## INSTRUCTIONS FOR THE TASK
Reproduce every entry exactly, without alteration.
-=-=-
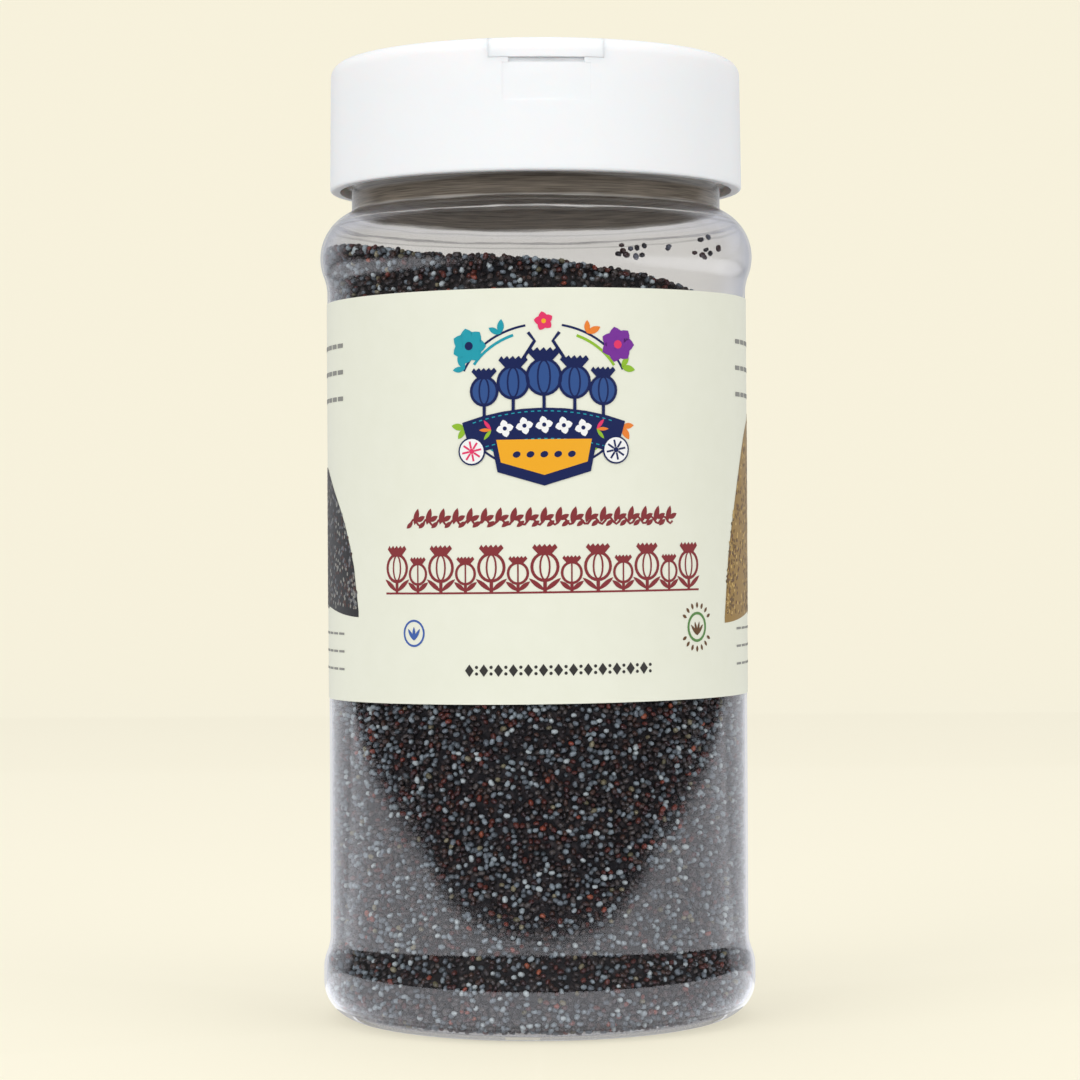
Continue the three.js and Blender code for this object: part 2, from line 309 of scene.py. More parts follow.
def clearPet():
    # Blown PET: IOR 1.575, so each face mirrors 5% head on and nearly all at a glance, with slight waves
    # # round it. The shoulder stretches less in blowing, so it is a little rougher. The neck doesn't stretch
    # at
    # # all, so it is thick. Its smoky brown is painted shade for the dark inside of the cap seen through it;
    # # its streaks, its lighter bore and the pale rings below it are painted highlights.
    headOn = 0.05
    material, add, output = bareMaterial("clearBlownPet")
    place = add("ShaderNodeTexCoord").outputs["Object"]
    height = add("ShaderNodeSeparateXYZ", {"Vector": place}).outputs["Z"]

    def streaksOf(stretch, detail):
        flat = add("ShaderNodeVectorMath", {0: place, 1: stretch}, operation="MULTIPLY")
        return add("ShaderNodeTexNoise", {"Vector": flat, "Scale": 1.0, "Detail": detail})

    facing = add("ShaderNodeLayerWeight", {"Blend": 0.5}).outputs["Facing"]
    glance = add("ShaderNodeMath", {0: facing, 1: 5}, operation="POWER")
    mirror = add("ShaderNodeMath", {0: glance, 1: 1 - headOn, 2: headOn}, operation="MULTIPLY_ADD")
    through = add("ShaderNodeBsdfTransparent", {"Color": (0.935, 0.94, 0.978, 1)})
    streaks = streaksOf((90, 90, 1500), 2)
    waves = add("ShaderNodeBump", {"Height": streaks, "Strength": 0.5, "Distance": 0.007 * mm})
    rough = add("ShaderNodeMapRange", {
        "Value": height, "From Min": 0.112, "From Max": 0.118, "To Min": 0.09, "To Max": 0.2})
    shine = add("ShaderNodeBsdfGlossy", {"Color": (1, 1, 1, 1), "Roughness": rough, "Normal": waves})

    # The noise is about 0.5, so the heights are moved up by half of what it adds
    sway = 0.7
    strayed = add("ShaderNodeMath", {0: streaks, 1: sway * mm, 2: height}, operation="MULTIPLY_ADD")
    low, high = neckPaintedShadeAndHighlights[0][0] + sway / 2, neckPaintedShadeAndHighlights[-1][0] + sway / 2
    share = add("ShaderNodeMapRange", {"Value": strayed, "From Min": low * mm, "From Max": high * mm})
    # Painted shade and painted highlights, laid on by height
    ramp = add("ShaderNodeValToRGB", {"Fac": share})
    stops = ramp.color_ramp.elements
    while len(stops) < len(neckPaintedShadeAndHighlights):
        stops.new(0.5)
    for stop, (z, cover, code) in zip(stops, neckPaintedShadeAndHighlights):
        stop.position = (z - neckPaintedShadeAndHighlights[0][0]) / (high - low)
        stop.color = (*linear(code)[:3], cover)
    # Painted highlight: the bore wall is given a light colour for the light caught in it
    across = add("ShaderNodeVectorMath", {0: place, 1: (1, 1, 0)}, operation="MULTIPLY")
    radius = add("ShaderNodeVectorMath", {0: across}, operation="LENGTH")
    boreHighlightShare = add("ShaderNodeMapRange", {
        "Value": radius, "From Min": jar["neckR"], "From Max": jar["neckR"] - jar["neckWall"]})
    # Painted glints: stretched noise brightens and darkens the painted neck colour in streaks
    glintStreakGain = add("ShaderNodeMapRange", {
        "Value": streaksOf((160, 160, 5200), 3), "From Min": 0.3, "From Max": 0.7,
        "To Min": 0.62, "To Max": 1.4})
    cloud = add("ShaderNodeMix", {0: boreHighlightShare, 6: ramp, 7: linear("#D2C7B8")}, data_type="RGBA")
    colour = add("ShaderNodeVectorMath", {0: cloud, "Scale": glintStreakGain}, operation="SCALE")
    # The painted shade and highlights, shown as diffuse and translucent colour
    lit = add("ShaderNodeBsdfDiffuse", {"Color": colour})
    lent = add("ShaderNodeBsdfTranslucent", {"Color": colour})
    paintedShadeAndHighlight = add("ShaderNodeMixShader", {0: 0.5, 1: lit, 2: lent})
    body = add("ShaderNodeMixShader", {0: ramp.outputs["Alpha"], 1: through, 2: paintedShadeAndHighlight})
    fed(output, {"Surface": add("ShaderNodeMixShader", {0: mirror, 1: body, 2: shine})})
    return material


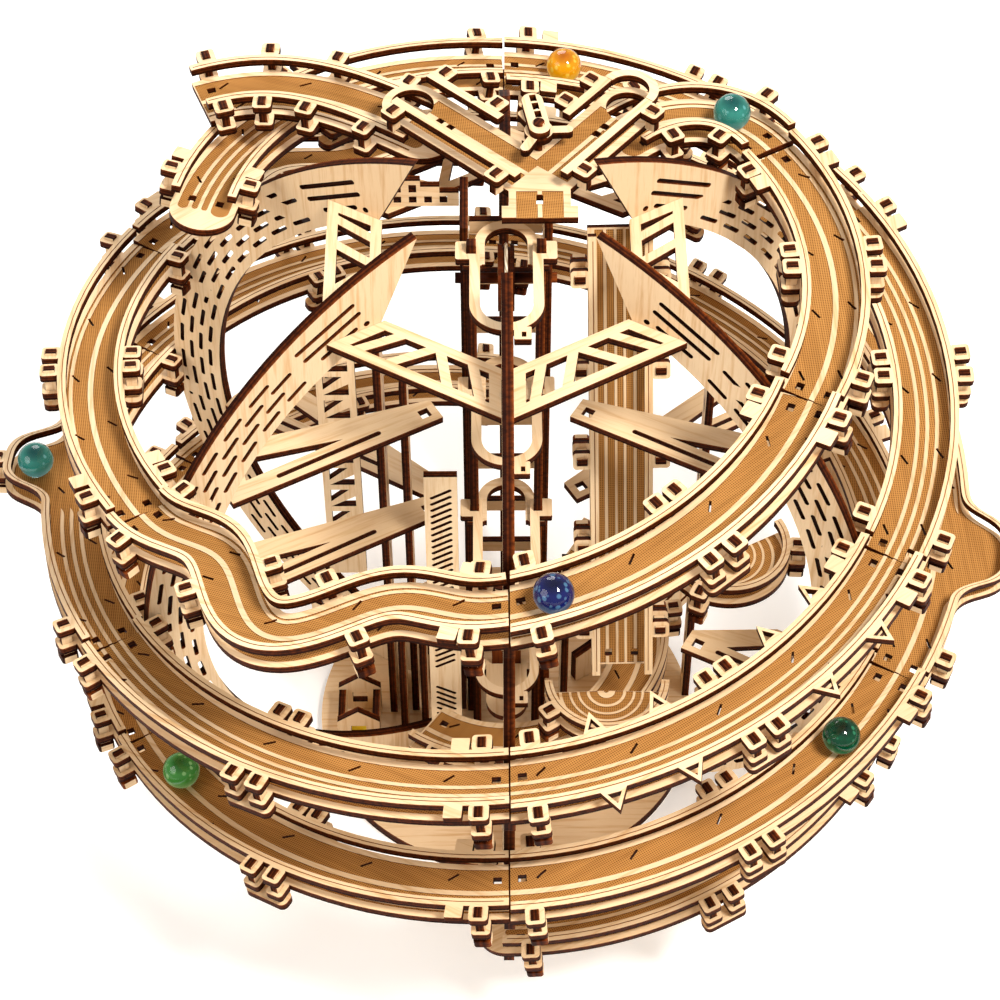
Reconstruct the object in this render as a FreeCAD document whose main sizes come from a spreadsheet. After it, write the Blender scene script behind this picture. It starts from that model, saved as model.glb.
-=-=-
## EXERCISE OUTPUT
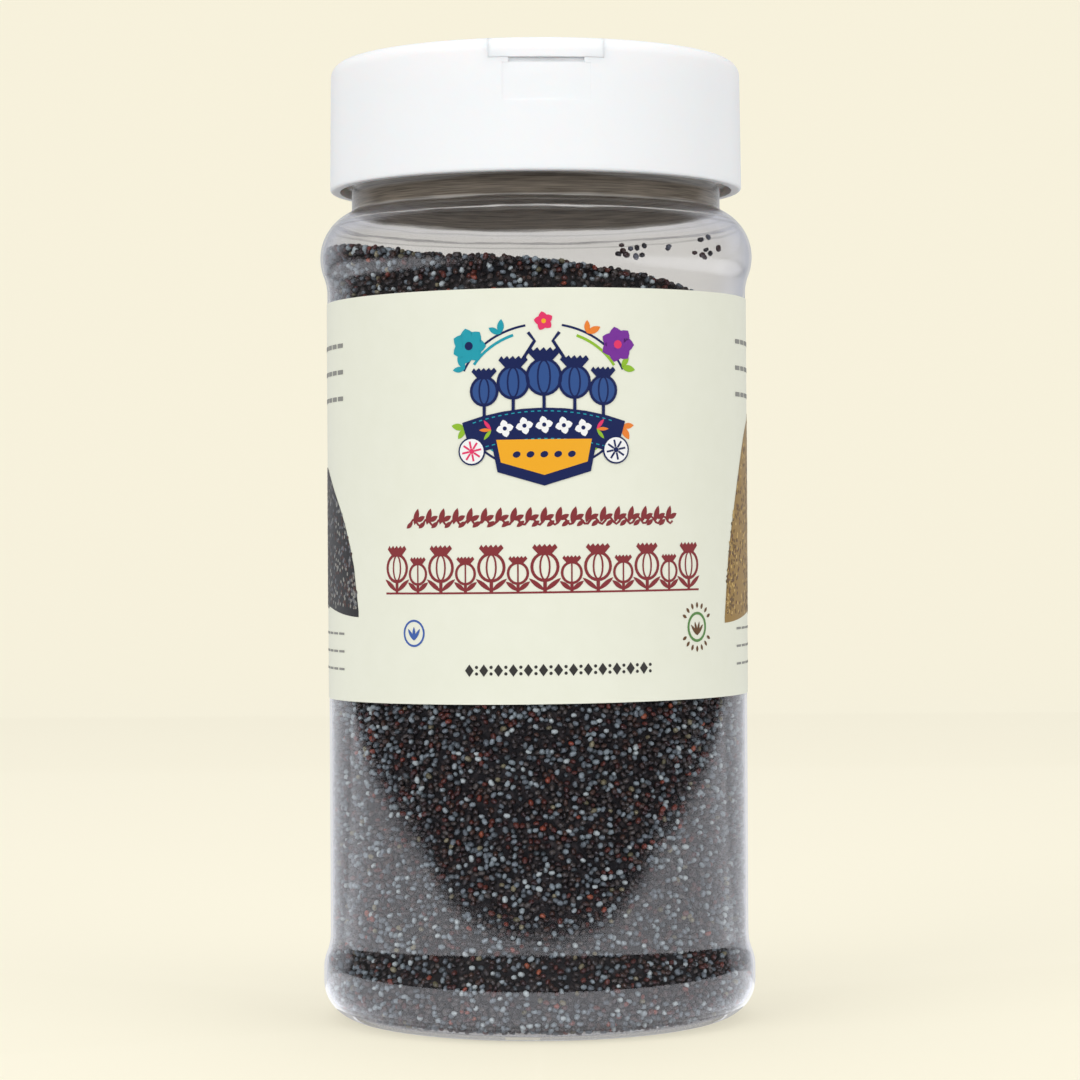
Continue the three.js and Blender code for this object: part 2, from line 309 of scene.py. More parts follow.
def clearPet():
    # Blown PET: IOR 1.575, so each face mirrors 5% head on and nearly all at a glance, with slight waves
    # # round it. The shoulder stretches less in blowing, so it is a little rougher. The neck doesn't stretch
    # at
    # # all, so it is thick. Its smoky brown is painted shade for the dark inside of the cap seen through it;
    # # its streaks, its lighter bore and the pale rings below it are painted highlights.
    headOn = 0.05
    material, add, output = bareMaterial("clearBlownPet")
    place = add("ShaderNodeTexCoord").outputs["Object"]
    height = add("ShaderNodeSeparateXYZ", {"Vector": place}).outputs["Z"]

    def streaksOf(stretch, detail):
        flat = add("ShaderNodeVectorMath", {0: place, 1: stretch}, operation="MULTIPLY")
        return add("ShaderNodeTexNoise", {"Vector": flat, "Scale": 1.0, "Detail": detail})

    facing = add("ShaderNodeLayerWeight", {"Blend": 0.5}).outputs["Facing"]
    glance = add("ShaderNodeMath", {0: facing, 1: 5}, operation="POWER")
    mirror = add("ShaderNodeMath", {0: glance, 1: 1 - headOn, 2: headOn}, operation="MULTIPLY_ADD")
    through = add("ShaderNodeBsdfTransparent", {"Color": (0.935, 0.94, 0.978, 1)})
    streaks = streaksOf((90, 90, 1500), 2)
    waves = add("ShaderNodeBump", {"Height": streaks, "Strength": 0.5, "Distance": 0.007 * mm})
    rough = add("ShaderNodeMapRange", {
        "Value": height, "From Min": 0.112, "From Max": 0.118, "To Min": 0.09, "To Max": 0.2})
    shine = add("ShaderNodeBsdfGlossy", {"Color": (1, 1, 1, 1), "Roughness": rough, "Normal": waves})

    # The noise is about 0.5, so the heights are moved up by half of what it adds
    sway = 0.7
    strayed = add("ShaderNodeMath", {0: streaks, 1: sway * mm, 2: height}, operation="MULTIPLY_ADD")
    low, high = neckPaintedShadeAndHighlights[0][0] + sway / 2, neckPaintedShadeAndHighlights[-1][0] + sway / 2
    share = add("ShaderNodeMapRange", {"Value": strayed, "From Min": low * mm, "From Max": high * mm})
    # Painted shade and painted highlights, laid on by height
    ramp = add("ShaderNodeValToRGB", {"Fac": share})
    stops = ramp.color_ramp.elements
    while len(stops) < len(neckPaintedShadeAndHighlights):
        stops.new(0.5)
    for stop, (z, cover, code) in zip(stops, neckPaintedShadeAndHighlights):
        stop.position = (z - neckPaintedShadeAndHighlights[0][0]) / (high - low)
        stop.color = (*linear(code)[:3], cover)
    # Painted highlight: the bore wall is given a light colour for the light caught in it
    across = add("ShaderNodeVectorMath", {0: place, 1: (1, 1, 0)}, operation="MULTIPLY")
    radius = add("ShaderNodeVectorMath", {0: across}, operation="LENGTH")
    boreHighlightShare = add("ShaderNodeMapRange", {
        "Value": radius, "From Min": jar["neckR"], "From Max": jar["neckR"] - jar["neckWall"]})
    # Painted glints: stretched noise brightens and darkens the painted neck colour in streaks
    glintStreakGain = add("ShaderNodeMapRange", {
        "Value": streaksOf((160, 160, 5200), 3), "From Min": 0.3, "From Max": 0.7,
        "To Min": 0.62, "To Max": 1.4})
    cloud = add("ShaderNodeMix", {0: boreHighlightShare, 6: ramp, 7: linear("#D2C7B8")}, data_type="RGBA")
    colour = add("ShaderNodeVectorMath", {0: cloud, "Scale": glintStreakGain}, operation="SCALE")
    # The painted shade and highlights, shown as diffuse and translucent colour
    lit = add("ShaderNodeBsdfDiffuse", {"Color": colour})
    lent = add("ShaderNodeBsdfTranslucent", {"Color": colour})
    paintedShadeAndHighlight = add("ShaderNodeMixShader", {0: 0.5, 1: lit, 2: lent})
    body = add("ShaderNodeMixShader", {0: ramp.outputs["Alpha"], 1: through, 2: paintedShadeAndHighlight})
    fed(output, {"Surface": add("ShaderNodeMixShader", {0: mirror, 1: body, 2: shine})})
    return material


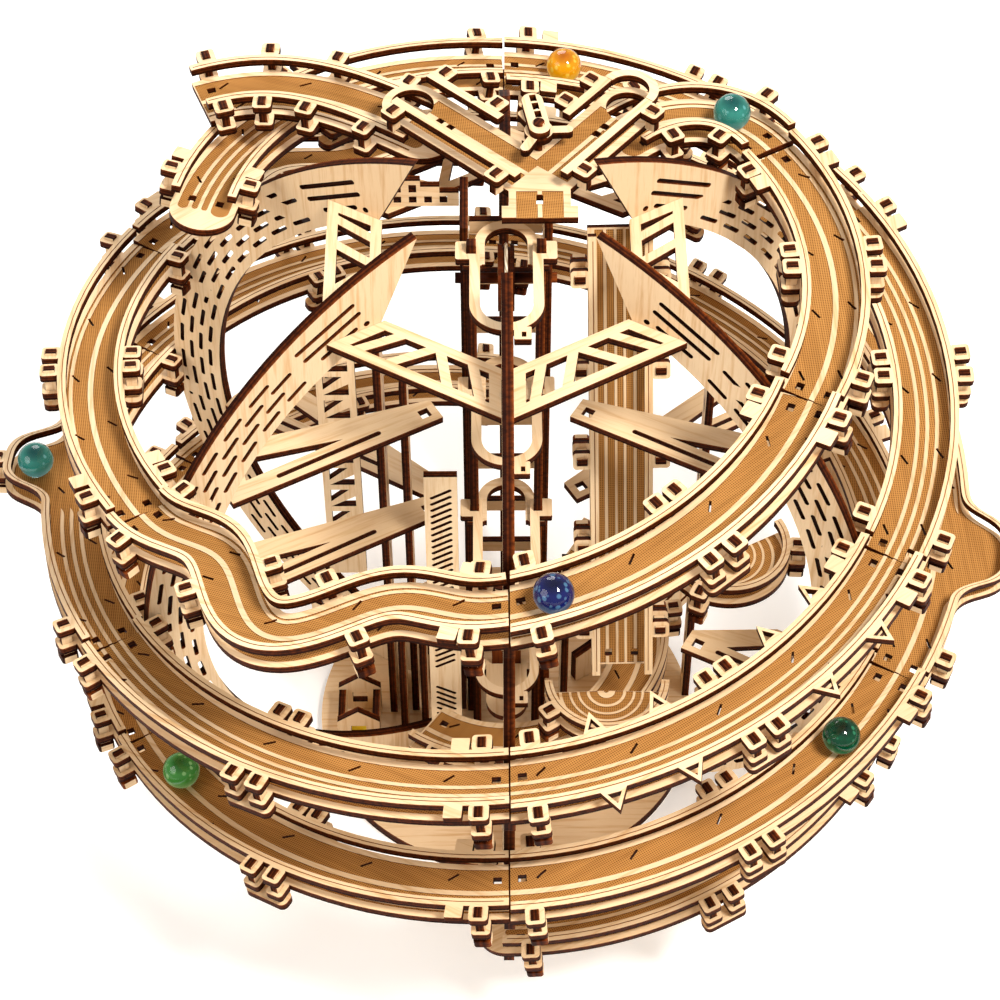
Reconstruct the object in this render as a FreeCAD document whose main sizes come from a spreadsheet. After it, write the Blender scene script behind this picture. It starts from that model, saved as model.glb.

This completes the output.